» **Task to complete**
Report how many lines hold the word "frame"; give nothing but the number.

» **Records supplied**

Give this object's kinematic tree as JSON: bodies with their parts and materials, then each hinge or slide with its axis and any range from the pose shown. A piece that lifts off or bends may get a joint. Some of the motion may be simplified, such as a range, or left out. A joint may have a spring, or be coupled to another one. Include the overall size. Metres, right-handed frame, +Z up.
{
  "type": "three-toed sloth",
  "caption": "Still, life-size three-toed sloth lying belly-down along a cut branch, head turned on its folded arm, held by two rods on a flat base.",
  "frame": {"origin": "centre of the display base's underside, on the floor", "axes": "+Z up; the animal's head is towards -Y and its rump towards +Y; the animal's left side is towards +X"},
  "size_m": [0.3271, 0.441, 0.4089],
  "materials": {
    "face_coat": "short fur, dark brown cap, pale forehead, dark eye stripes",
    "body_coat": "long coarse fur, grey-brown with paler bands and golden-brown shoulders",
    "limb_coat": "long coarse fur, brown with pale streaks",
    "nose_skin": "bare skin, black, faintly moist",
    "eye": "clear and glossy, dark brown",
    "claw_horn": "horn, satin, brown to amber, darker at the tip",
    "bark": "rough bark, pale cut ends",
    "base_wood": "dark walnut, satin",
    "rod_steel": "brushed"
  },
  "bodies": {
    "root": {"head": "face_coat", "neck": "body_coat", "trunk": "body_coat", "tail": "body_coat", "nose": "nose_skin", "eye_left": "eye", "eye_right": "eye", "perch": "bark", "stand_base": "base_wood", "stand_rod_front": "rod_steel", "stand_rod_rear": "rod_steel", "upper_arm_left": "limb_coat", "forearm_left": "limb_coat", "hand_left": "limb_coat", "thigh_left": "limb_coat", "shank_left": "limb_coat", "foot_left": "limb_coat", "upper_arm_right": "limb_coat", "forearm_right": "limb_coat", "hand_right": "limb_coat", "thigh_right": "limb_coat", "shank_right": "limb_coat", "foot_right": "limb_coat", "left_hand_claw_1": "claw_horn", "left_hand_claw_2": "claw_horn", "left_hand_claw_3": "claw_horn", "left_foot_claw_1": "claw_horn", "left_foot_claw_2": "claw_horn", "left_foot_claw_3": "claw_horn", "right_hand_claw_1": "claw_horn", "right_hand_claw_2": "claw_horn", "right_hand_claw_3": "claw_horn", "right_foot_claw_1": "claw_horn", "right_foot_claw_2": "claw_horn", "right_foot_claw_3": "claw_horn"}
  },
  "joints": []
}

...

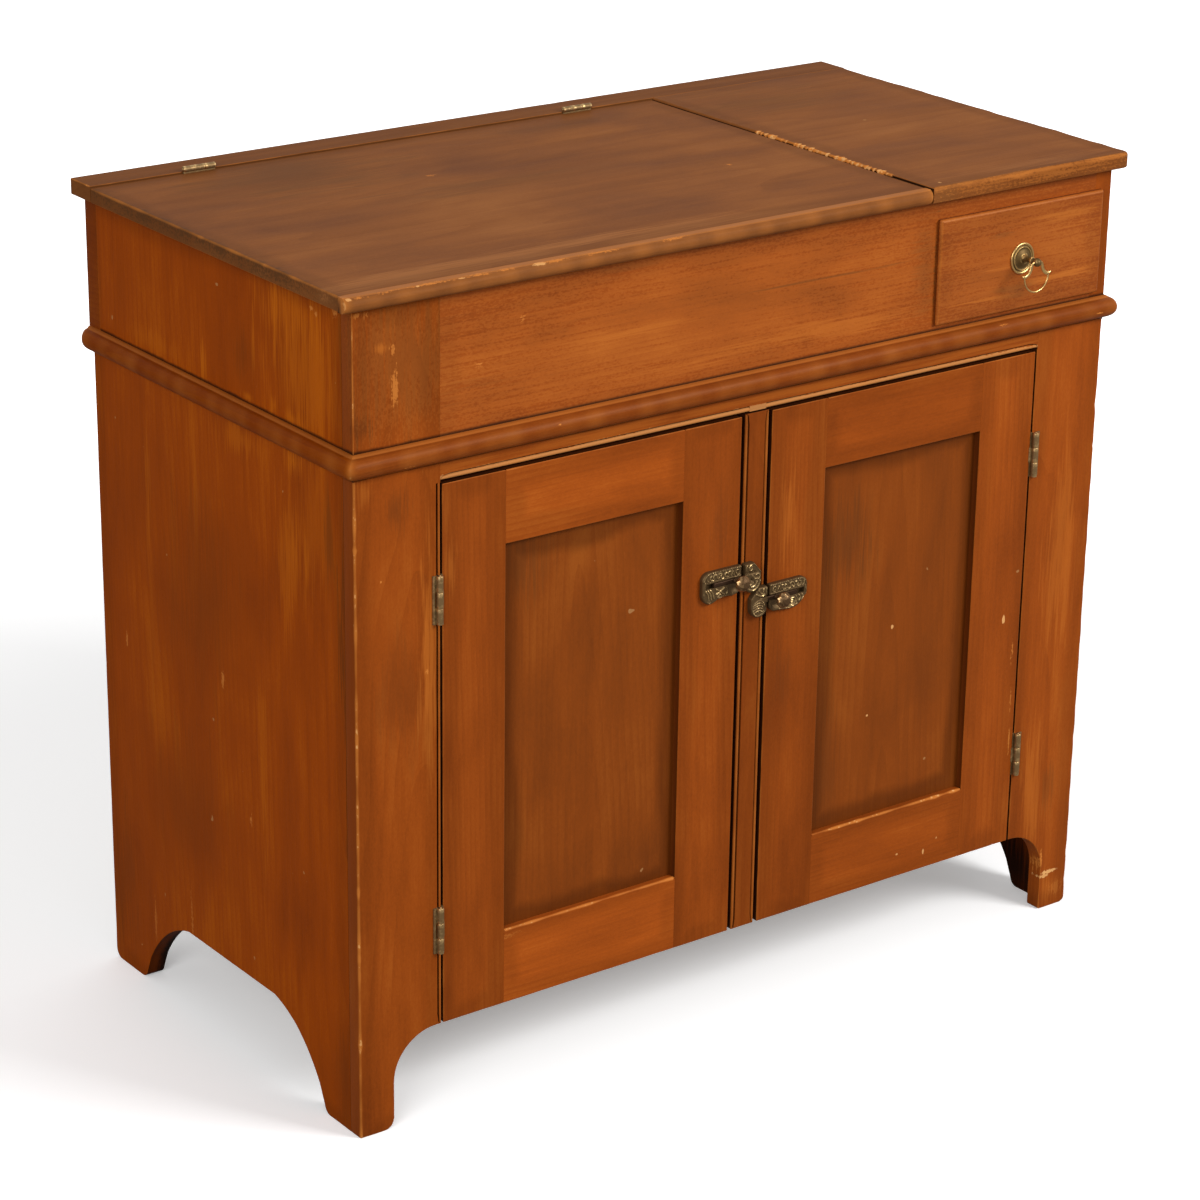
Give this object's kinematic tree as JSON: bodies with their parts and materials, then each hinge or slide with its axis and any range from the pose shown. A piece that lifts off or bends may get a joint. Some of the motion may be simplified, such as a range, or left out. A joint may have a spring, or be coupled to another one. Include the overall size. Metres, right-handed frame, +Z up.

==

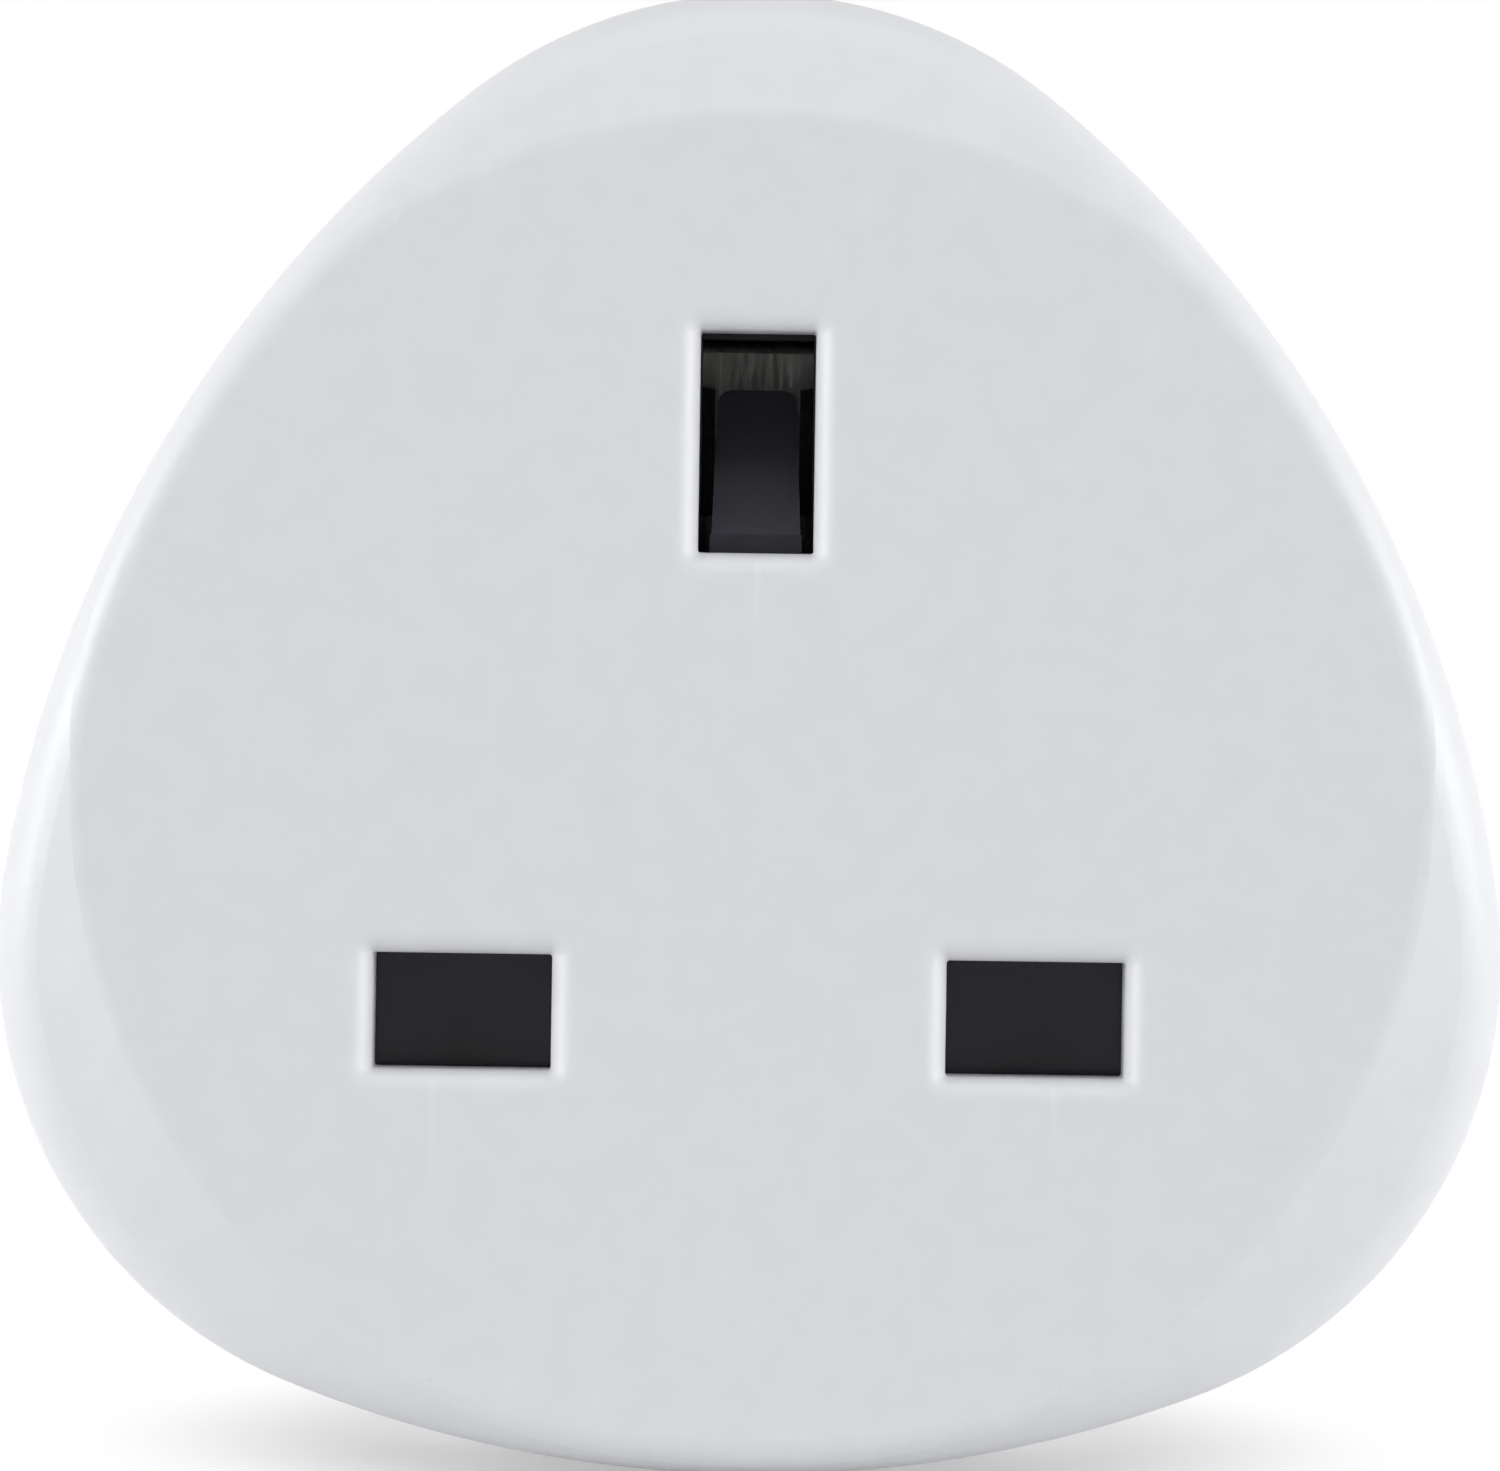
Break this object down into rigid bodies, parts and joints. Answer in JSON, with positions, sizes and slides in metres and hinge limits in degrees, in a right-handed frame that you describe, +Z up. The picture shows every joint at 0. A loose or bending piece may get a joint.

» **Written answer**
4